Organic Stinging Nettle is one of the first plants to emerge in the forest each spring, and it has an interesting history. One early example is the story of Julius Caesar’s troops rubbing themselves with Nettles, relying on the sting to keep them awake and alert during long and difficult northern campaigns between 58 and 45 BCE.
Stinging Nettle is one of the richest sources of chlorophyll in the vegetable kingdom. A decoction of the plant has been used to produce a green dye for clothing for centuries. At the beginning of the Second World War, a request by the British government was made for the collection of 100 tons of Nettles, which were used for the extraction of this green dye for camouflage.

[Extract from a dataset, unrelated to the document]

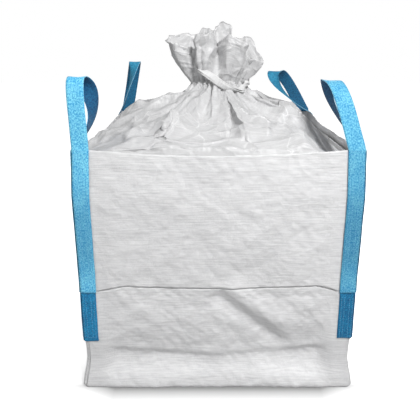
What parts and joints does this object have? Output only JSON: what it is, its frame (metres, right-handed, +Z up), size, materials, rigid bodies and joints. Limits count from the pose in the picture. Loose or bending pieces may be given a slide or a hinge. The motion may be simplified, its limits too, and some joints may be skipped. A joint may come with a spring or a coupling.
{
  "type": "bulk bag",
  "caption": "Woven square bulk bag with folding corner lifting loops, webbing straps sewn down its corners and a gathered skirt top tied shut",
  "frame": {"origin": "middle of the underside, on the ground", "axes": "+X right, -Y front, +Z up; the gathered top points along +Z"},
  "size_m": [0.94, 0.94, 1.232],
  "materials": {
    "woven_fabric": "white woven tape fabric",
    "skirt_cloth": "thin white coated woven cloth",
    "tie_tape": "soft white tape",
    "webbing_light": "light blue woven webbing",
    "webbing_dark": "dark blue woven webbing",
    "thread": "pale sewing thread"
  },
  "bodies": {
    "bag": {"base_panel": "woven_fabric", "base_stitching_front": "thread", "base_stitching_left": "thread", "base_stitching_rear": "thread", "base_stitching_right": "thread", "corner_stitching_front": "thread", "corner_stitching_left": "thread", "corner_stitching_rear": "thread", "corner_stitching_right": "thread", "front_panel": "woven_fabric", "front_strap_end_front_left": "webbing_dark", "front_strap_end_front_right": "webbing_dark", "front_strap_front_left": "webbing_light", "front_strap_front_right": "webbing_light", "front_strap_stitching_front_left": "thread", "front_strap_stitching_front_right": "thread", "left_panel": "woven_fabric", "left_strap_end_front_left": "webbing_dark", "left_strap_end_rear_left": "webbing_dark", "left_strap_front_left": "webbing_light", "left_strap_rear_left": "webbing_light", "left_strap_stitching_front_left": "thread", "left_strap_stitching_rear_left": "thread", "rear_panel": "woven_fabric", "rear_strap_end_rear_left": "webbing_dark", "rear_strap_end_rear_right": "webbing_dark", "rear_strap_rear_left": "webbing_light", "rear_strap_rear_right": "webbing_light", "rear_strap_stitching_rear_left": "thread", "rear_strap_stitching_rear_right": "thread", "right_panel": "woven_fabric", "right_strap_end_front_right": "webbing_dark", "right_strap_end_rear_right": "webbing_dark", "right_strap_front_right": "webbing_light", "right_strap_rear_right": "webbing_light", "right_strap_stitching_front_right": "thread", "right_strap_stitching_rear_right": "thread", "rim_stitching_front": "thread", "rim_stitching_left": "thread", "rim_stitching_rear": "thread", "rim_stitching_right": "thread", "top_skirt": "skirt_cloth"},
    "loop_front_left": {"lifting_loop_front_left": "webbing_light", "loop_bend_front_left": "webbing_light"},
    "loop_front_right": {"lifting_loop_front_right": "webbing_light", "loop_bend_front_right": "webbing_light"},
    "loop_rear_left": {"lifting_loop_rear_left": "webbing_light", "loop_bend_rear_left": "webbing_light"},
    "loop_rear_right": {"lifting_loop_rear_right": "webbing_light", "loop_bend_rear_right": "webbing_light"},
    "gathered_neck": {"skirt_neck": "skirt_cloth", "tie_tape": "tie_tape"},
    "tuft": {"skirt_tuft": "skirt_cloth"}
  },
  "joints": [
    {"name": "fold_loop_front_left", "type": "hinge", "parent": "bag", "child": "loop_front_left", "pos_m": [-0.453, -0.453, 0.85], "axis": [0.7071, -0.7071, 0], "range_deg": [-20, 150], "deforming": ["loop_bend_front_left"]},
    {"name": "fold_loop_front_right", "type": "hinge", "parent": "bag", "child": "loop_front_right", "pos_m": [0.453, -0.453, 0.85], "axis": [0.7071, 0.7071, 0], "range_deg": [-20, 150], "deforming": ["loop_bend_front_right"]},
    {"name": "fold_loop_rear_left", "type": "hinge", "parent": "bag", "child": "loop_rear_left", "pos_m": [-0.453, 0.453, 0.85], "axis": [-0.7071, -0.7071, 0], "range_deg": [-20, 150], "deforming": ["loop_bend_rear_left"]},
    {"name": "fold_loop_rear_right", "type": "hinge", "parent": "bag", "child": "loop_rear_right", "pos_m": [0.453, 0.453, 0.85], "axis": [-0.7071, 0.7071, 0], "range_deg": [-20, 150], "deforming": ["loop_bend_rear_right"]},
    {"name": "press_neck_down", "type": "slide", "parent": "bag", "child": "gathered_neck", "axis": [0, 0, -1], "range_m": [-0.03, 0.11], "deforming": ["top_skirt"]},
    {"name": "lean_tuft", "type": "hinge", "parent": "gathered_neck", "child": "tuft", "pos_m": [0, 0, 1], "axis": [0, 1, 0], "range_deg": [-15, 15]}
  ]
}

This property has also been used commercially in Germany as a food colouring agent for canned vegetables.
Nettle is abundant in the spring and it is a very nutritious leafy green that is high in vitamins, minerals and protein. Traditionally in western Canada, there were few edible plants in the early spring and Nettles were particularly prized. It was easily available to people as it could be foraged in the wild.
Nettle prefers nitrogen-rich soil and is commonly found in the understory of riparian areas, along the edges of meadows, in open, rich forests, and in soil where animal or human waste is present.
Fun Fact: Gastronomists are researching the use of stinging Nettle leaves to coagulate milk in fresh cheese making. Using Nettle instead of rennet would enable the development of more vegetable-based cheese production, and address the value of wild foraged plants in functional foods.